メンデルスゾーン/劇音楽「真夏の夜の夢」


◆作品紹介
「序曲」(作品21)と、13曲の「劇中音楽」(作品61)から成る。シェイクスピアの戯曲『真夏の夜の夢(原題:A Midsummer Night's Dream)』(1595年)をもとに作曲された。
「序曲」は、メンデルスゾーン17歳の1826年に作曲された。四手ピアノ連弾用に作曲され、その後オーケストラに編曲された。初演は、1827年2月20日に、レーヴェの指揮で行なわれた。
「劇中音楽」は、「序曲」完成から17年も経った1843年に、プロイセン国王フリードリヒ・ヴィルヘルムの命を受けて作曲された。序曲のモティーフが劇中音楽にも転用されており、全曲の統一感が図られている。初演は、1843年10月14日にポツダム宮殿で行なわれた
劇中音楽には、登場人物のセリフがドイツ語と英語で書き込まれている。第3曲「まだら模様のお蛇さん」と終曲には、ソプラノ独唱2名と女声合唱が加わる。第9曲「結婚行進曲」は、結婚式BGMの定番。
低音金管楽器のオフィクレイド(Ophicleide)が用いられるが、現在ではテューバで代用される。
なお、物語の時期が「夏至」に当たることから、タイトルが「夏の夜の夢」と訳されることもある。


◆CD紹介
演奏団体 録音年 レーベル・CD番号 評価
小澤征爾指揮/ボストン交響楽団、タングルウッド音楽祭合唱団、バトル(S)、シュターデ(Ms)、吉永小百合(語り) 1992〜1994 グラモフォン UCCG4330
ブリュッヘン指揮/18世紀オーケストラ、グルベキアン合唱団、ヴェレス(S)、モニス(S) 1997 グロッサ(輸) GCD C81101


小澤征爾指揮/ボストン交響楽団、タングルウッド音楽祭合唱団、バトル(S)、シュターデ(Ms)、吉永小百合(語り) 【評価A】
全曲盤とあるが、第6曲「メロドラマ」のすべてと、それ以外の曲も一部をカットしている。
曲想にふさわしいフレッシュでリズミカルな演奏。室内楽のように緻密だが、表情が繊細で小回りが効く。肩の力が抜けていてリラックスして聴ける。語感がはっきりしていて、必要以上に幻想的な表情を強調しない。コントラバスが効いて見通しがいい。強奏の金管楽器の鳴りもすばらしい。独唱と合唱は英語で歌われる。
台本は松本隆。ブックレットに全文が掲載されているので、誰のセリフなのか分かる。スコアに記載されているナレーションから追加したり削除したりアレンジを加えている。また、セリフを話す登場人物も変えている。吉永小百合の語りは別収録。登場人物によって声色を変えて話す。
「序曲」は神妙に始まる。第1曲「スケルツォ」8小節の木管楽器の上昇音型は、1拍目と2拍目をスラーでつないで演奏する。第3曲「まだら模様のお蛇さん」は、ソプラノが透き通った声でハキハキと歌う。79小節の「good night, good night」を「so so good night」と変えて歌う。第9曲「結婚行進曲」は速めのテンポ。14小節から木管楽器と弦楽器が三連符+四分音符を分厚く聴かせて盛り上げる。
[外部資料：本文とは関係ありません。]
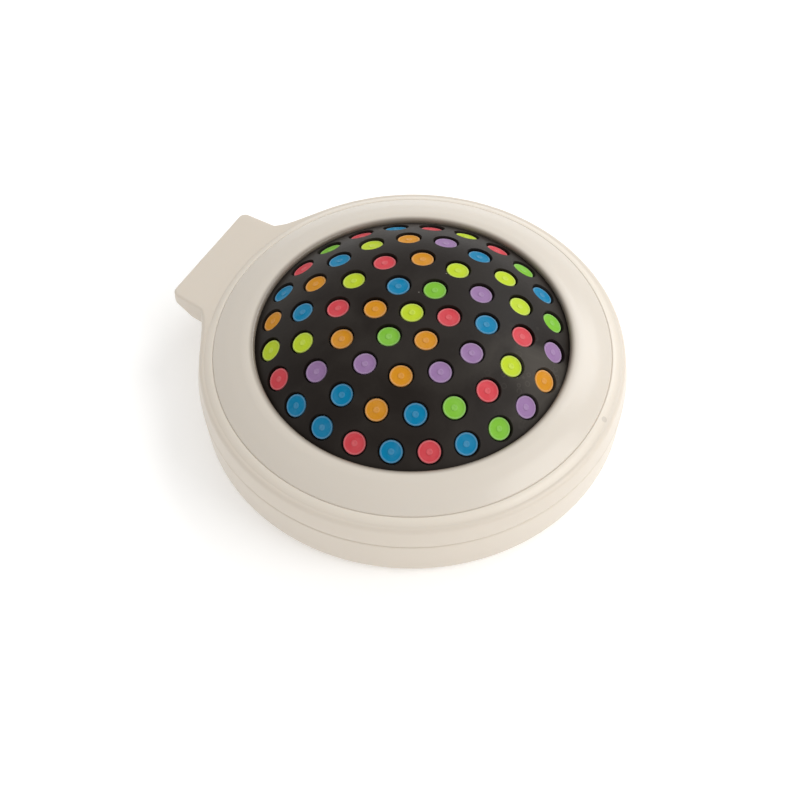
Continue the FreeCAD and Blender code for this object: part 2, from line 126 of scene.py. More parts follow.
def turn(name, points, steps, closed=False):
    # a lathe: one vertex is drawn out along the profile, and the profile is spun round Z
    deselectAll()
    bpy.ops.mesh.primitive_plane_add(size=mm)
    piece = bpy.context.object
    piece.name = name
    bpy.ops.object.mode_set(mode="EDIT")
    bpy.ops.mesh.select_all(action="SELECT")
    bpy.ops.mesh.merge(type="CENTER")
    start = Vector((points[0][0] * mm, 0, points[0][1] * mm))
    bpy.ops.transform.translate(value=start)
    runs = list(points) + ([points[0]] if closed else [])
    for here, there in zip(runs, runs[1:]):
        step = ((there[0] - here[0]) * mm, 0, (there[1] - here[1]) * mm)
        bpy.ops.mesh.extrude_vertices_move(TRANSFORM_OT_translate={"value": step})
    bpy.ops.mesh.select_all(action="SELECT")
    bpy.ops.mesh.spin(steps=steps, angle=2 * math.pi, center=(0, 0, 0), axis=(0, 0, 1))
    bpy.ops.mesh.select_all(action="SELECT")
    bpy.ops.mesh.remove_doubles(threshold=weld * mm)
    bpy.ops.mesh.normals_make_consistent(inside=False)
    bpy.ops.object.mode_set(mode="OBJECT")
    return piece


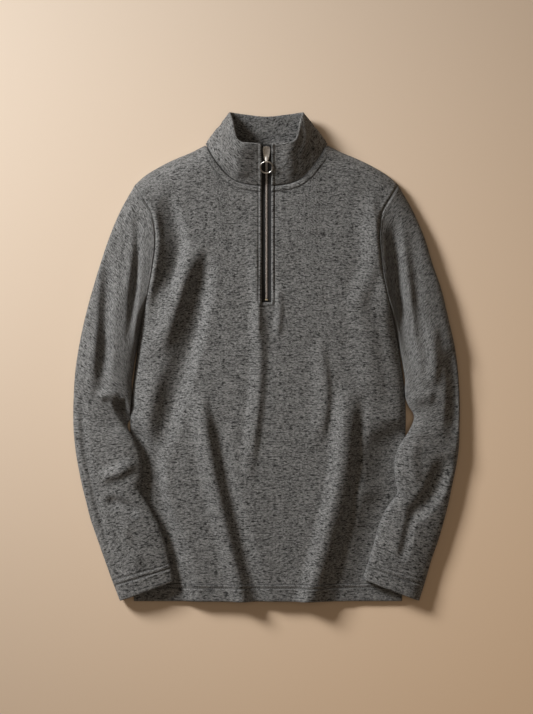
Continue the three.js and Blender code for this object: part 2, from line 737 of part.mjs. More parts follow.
// The slider: a tapered plate with a small hole, and a bail at its foot that holds the ring.
// It lies along the collar's front, and Y = 0, Z = 0 is the ring's hinge.
function sliderBody() {
  const plate = new THREE.Shape();
  plate.moveTo(-3.4, 1.6);
  plate.lineTo(3.4, 1.6);
  plate.lineTo(5.5, 15);
  plate.lineTo(5.2, 21.6);
  plate.lineTo(3.6, 22.6);
  plate.lineTo(-3.6, 22.6);
  plate.lineTo(-5.2, 21.6);
  plate.lineTo(-5.5, 15);
  const hole = new THREE.Path();
  hole.absarc(0, 9, 0.9, 0, 2 * PI, true);
  plate.holes.push(hole);
  const flat = new THREE.ExtrudeGeometry(plate, { depth: 2.4, bevelEnabled: false, curveSegments: 10 });
  flat.translate(0, 0, -5.6);
  const bail = new THREE.Shape();
  bail.moveTo(6.5, -4.6);
  bail.lineTo(6.5, -2.6);
  bail.lineTo(1.2, 2.6);
  bail.absarc(0, 0, bailRadius, 1.1, -1.57, false);
  bail.lineTo(0, -4.6);
  const eye = new THREE.Path();
  eye.absarc(0, 0, bailEye, 0, 2 * PI, true);
  bail.holes.push(eye);
  const across = { depth: 2 * bailOut, bevelEnabled: false, curveSegments: 20 };
  const arch = new THREE.ExtrudeGeometry(bail, across);
  arch.translate(0, 0, -bailOut);
  arch.applyMatrix4(new THREE.Matrix4().makeBasis(
    new THREE.Vector3(0, 1, 0),
    new THREE.Vector3(0, 0, 1),
    new THREE.Vector3(1, 0, 0),
  ));
  return geometryOf(solidOf(flat).add(solidOf(arch)));
}

// The ring pull: a wire ring whose top passes through the bail
function pullRing() {
  const ring = new THREE.TorusGeometry(ringRadius, ringWire, 10, 32);
  ring.translate(0, -ringRadius, 0);
  return mergeVertices(plainOf(ring), 1e-4);
}

function plainOf(geometry) {
  geometry.deleteAttribute("normal");
  geometry.deleteAttribute("uv");
  return geometry;
}

const knitColour = 0x6a6866;
const knit = () => new THREE.MeshStandardMaterial({ color: knitColour, roughness: 0.95 });
const tapeCloth = () => new THREE.MeshStandardMaterial({ color: 0x2c2b2c, roughness: 0.9 });
const steel = (color) => new THREE.MeshStandardMaterial({ color, roughness: 0.3, metalness: 0.9 });

function piece(name, geometry, material) {
  const mesh = new THREE.Mesh(geometry, material);
  mesh.name = name;
  return mesh;
}

const garment = new THREE.Group();
const hingeSlope = Math.atan2(tapeZ(0, rimY) - tapeZ(0, zipBendY), rimY - zipBendY);
const hingeZ = tapeZ(0, hingeY) + hingeRise;
garment.add(
  piece("front_panel", frontPanel(), knit()),
  piece("back_panel", backPanel(), knit()),
  piece("sleeve_right", sleeve("right"), knit()),
  piece("sleeve_left", sleeve("left"), knit()),
  piece("collar", collar(), knit()),
  piece("zip_tape_right", zipTape(-1), tapeCloth()),
  piece("zip_tape_left", zipTape(1), tapeCloth()),
  piece("zip_chain", zipChain(), steel(0xb8b4ac)),
);

const stop = piece("zip_bottom_stop", new THREE.BoxGeometry(...stopSize), steel(0xa39274));
stop.position.set(0, stopY, tapeZ(0, stopY) + 1.4);
garment.add(stop);

const slider = new THREE.Group();
slider.position.set(0, hingeY, hingeZ);
slider.rotation.x = hingeSlope;
slider.add(piece("zip_slider", sliderBody(), steel(0xc4c2be)));
const ring = piece("zip_ring", pullRing(), steel(0xc4c2be));
ring.rotation.x = ringTilt;
slider.add(ring);
garment.add(slider);

export default garment;
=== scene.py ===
# A quarter zip sweater of thick grey marled knit, laid flat on a pale surface.
# The shapes are worked out in millimetres and placed in metres.
import math

import bmesh
import bpy
import numpy as np
from mathutils import Matrix, Vector, noise
from mathutils.bvhtree import BVHTree


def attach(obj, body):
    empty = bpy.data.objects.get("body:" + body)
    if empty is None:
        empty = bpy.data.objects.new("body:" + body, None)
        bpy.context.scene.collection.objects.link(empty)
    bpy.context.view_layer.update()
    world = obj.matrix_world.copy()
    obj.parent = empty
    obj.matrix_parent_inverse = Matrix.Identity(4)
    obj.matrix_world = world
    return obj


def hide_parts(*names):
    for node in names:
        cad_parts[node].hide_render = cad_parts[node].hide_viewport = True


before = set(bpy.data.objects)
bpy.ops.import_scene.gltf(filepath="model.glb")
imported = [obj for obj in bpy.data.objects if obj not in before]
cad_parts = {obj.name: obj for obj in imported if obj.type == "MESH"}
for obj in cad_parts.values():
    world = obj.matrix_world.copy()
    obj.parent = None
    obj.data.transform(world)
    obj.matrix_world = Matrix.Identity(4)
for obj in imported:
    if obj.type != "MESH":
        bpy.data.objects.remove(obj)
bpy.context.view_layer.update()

mm = 0.001

# Curves and folds


def mix(a, b, share):
    return a + (b - a) * share


def smooth(low, high, x):
    share = np.clip((x - low) / (high - low), 0, 1)
    return share * share * (3 - 2 * share)


# A smooth curve through a table's rows, from one column to another
def curveOf(rows, source, target):
    at = np.array([row[source] for row in rows], float)
    to = np.array([row[target] for row in rows], float)
    before = np.r_[0, np.arange(len(at) - 1)]
    after = np.r_[np.arange(1, len(at)), len(at) - 1]
    slope = (to[after] - to[before]) / (at[after] - at[before])

    def curve(x):
        x = np.asarray(x, float)
        i = np.clip(np.searchsorted(at, x, side="right") - 1, 0, len(at) - 2)
        step = at[i + 1] - at[i]
        s = np.clip((x - at[i]) / step, 0, 1)
        rise = s * s * (3 - 2 * s)
        bend = s * (1 - s) ** 2 * slope[i] + s * s * (s - 1) * slope[i + 1]
        return mix(to[i], to[i + 1], rise) + bend * step

    return curve


# The place at a share w of the way from b to c, on a smooth curve through a, b, c and d
def between(a, b, c, d, w):
    out, back = (c - a) / 2, (d - b) / 2
    return (2 * b - 2 * c + out + back) * w ** 3 + (3 * c - 3 * b - 2 * out - back) * w ** 2 + out * w + b


def traceLine(line, steps=14):
    points = [np.array(p, float) for p in line]
    last = len(points) - 1
    traced = []
    for step in range(steps + 1):
        p = last * step / steps
        i = min(int(p), last - 1)
        near = (points[max(0, min(last, i + k))] for k in (-1, 0, 1, 2))
        traced.append(between(*near, p - i))
    return np.array(traced)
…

ブリュッヘン指揮/18世紀オーケストラ、グルベキアン合唱団、ヴェレス(S)、モニス(S) 【評価C】
ライヴ録音。語りなしでの演奏。「全曲」とあるが、第4曲「メロドラマ」、第6曲「メロドラマ」、第8曲「メロドラマ」、第12曲「メロドラマ」はカット。他の曲も語りがメインの部分がカットされている。
古楽器での演奏で、音程が低い。オーケストラの編成も小さく、コンパクトな響き。ヴァイオリンは対向配置。
音符を短く処理して、スピード感を作り出す。アクセント気味に勢いをつけて、シャープで切れ味が鋭い。ヴィヴラートや余韻を抑制した引き締まった音響だが、作品の雰囲気からすると硬い。落ち着いた大人のサウンドで、妖精が出てくる雰囲気はない。フルートの落ち着いた深みのある音色が魅力。テューバではなくオフィクレイドで演奏している。歌詞は英語で歌われるが、あまり明瞭に聴こえない。
「序曲」は冒頭のヴァイオリンの細かな音符がカチャカチャうるさく感じる。第1曲「スケルツォ」は、162小節からホルンがsfをゲシュトプ奏法で聴かせる。第2曲「メロドラマ」Allegro vivaceは遅めのテンポ。